‘Jarroa’, de Andrea Fernández Plata

Jarroa

Andrea Fernández Plata

Caballo de Troya

Barcelona, 2024

150 páginas

 

Por Ricardo Martínez Llorca / @rimllorca

La memoria es el lugar más bonito del mundo. Allí no hay edificios corroídos, porque hasta la herrumbre de los hierros es un estampado en cualquier forja. Cualquier sonido es música, y, además, el tipo de música que uno siempre ha deseado escuchar, la que le tranquiliza, la que supone armonía. Los colores son puros y hasta aquel desplante que tanto te enervó en su día, hoy es un motivo más para sonreír y pensar que gracias a ese acicate aprendiste un poco más lo que supone vivir tranquilo. Y luego está el lugar de la infancia, con toda su magia, donde uno proyecta lo más especial de su memoria, ese lugar que da pie a crear un nuevo Macondo, por ejemplo. Que es lo que sucede en esta novela, Jarroa, donde Andrea Fernández Plata (A Illa de Arousa, 1985) confía casi todo a la creación de un lugar mágico, de un misticismo tan personal que uno no puede sino confiar en que de allí solo se destilarán, a la larga, cosas buenas, de esas que sobreviven en la memoria: «Una isla es un agujero en el tiempo. Aquí, las horas en los relojes que lleva la gente no sirven de nada. El miedo también es un agujero negro. Cuando te acercas lo suficiente, te caes con todo lo que llevas puesto».
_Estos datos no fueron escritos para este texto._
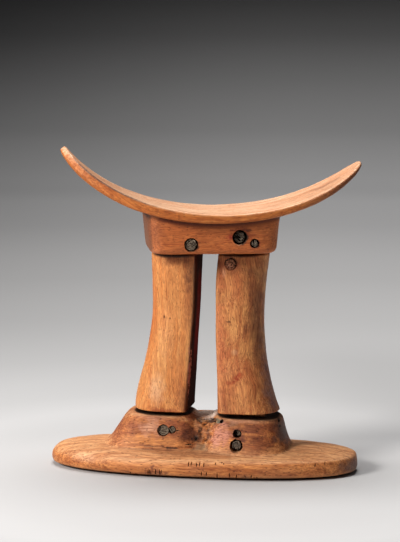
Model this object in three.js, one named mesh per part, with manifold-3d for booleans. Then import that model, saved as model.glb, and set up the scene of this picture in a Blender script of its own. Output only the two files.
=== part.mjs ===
// A carved wooden headrest of ancient Egyptian form: a curved neck rest with the block under it
// in one piece, two waisted columns tenoned into it and into an oval foot, and the wooden pegs
// that lock the tenons. Millimetres, +Z up, the front looks towards -Y, and the foot runs along X.
import * as THREE from "three";
import { mergeVertices } from "three/addons/utils/BufferGeometryUtils.js";
import Module from "manifold-3d";

const wasm = await Module();
wasm.setup();

const DEG = Math.PI / 180;

// ---- driving dimensions -------------------------------------------------------------------

// The neck rest is a plank bent along an arc, with a leaf-shaped plan. It is measured along its
// upper surface: s runs from -halfArc at the left tip to +halfArc at the right tip.
const rest = {
  halfArc: 90.4,
  halfDepth: 33.1,
  planPower: 2.13, // 2 is an ellipse, more is squarer
  middleRadius: 147, // radius of the curve at the middle
  lean: -2.3 * DEG, // slope at the middle: the left arm stands higher
  skew: -3.0 * DEG, // extra slope of the left arm
  curl: 13.4 * DEG, // how much more the arms curl up towards their tips
  middleZ: 145.3, // height of the upper surface at the middle
  rimLeft: 4.9, // thickness of the edge at the left tip
  rimRight: 2.0,
  belly: 6.6, // thickness along the middle of the plank
  arris: 0.9, // rounding of the edges
};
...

Este lugar funciona, en buena medida, como un sueño: es un sitio donde pasean a sus anchas los miedos y los deseos. Es antiguo y es misterioso, pero posee un fondo musical acogedor. De hecho, es el oído de la autora el que va recreando la atmósfera, que se impone también gracias a que nos encontramos en una isla. Es una isla real, en el mar, y también en la imaginación, que inca sus raíces en la memoria. Una vez aislados, allí donde nos encontremos tendremos que regirnos por las reglas que va construyendo el lugar, que son autónomas y generan su propia coherencia, como en cualquier locura. Estamos en otro lugar, en otro tiempo, en una isla endogámica, donde la familia cobra un peso específico superior al que posee en las urbes. Estaremos rodeados de fantasmas, que es casi tanto como decir de nostalgia. En esta nueva visita al lugar de la narradora, se nos irá presentando el sitio como estampas que configuran una composición que se asemeja bastante a los sueños, sí, pero también a la realidad: conocemos parcialmente y luego debemos apreciar qué emoción se impone. Ni en los sueños ni en la realidad hay trama. Eso es lo que hace que esta obra sea interesante, y nos lleve a darnos cuenta de que a veces para crear una novela basta crear un ambiente, si este es tan potente, si en él reconocemos memoria, imaginación.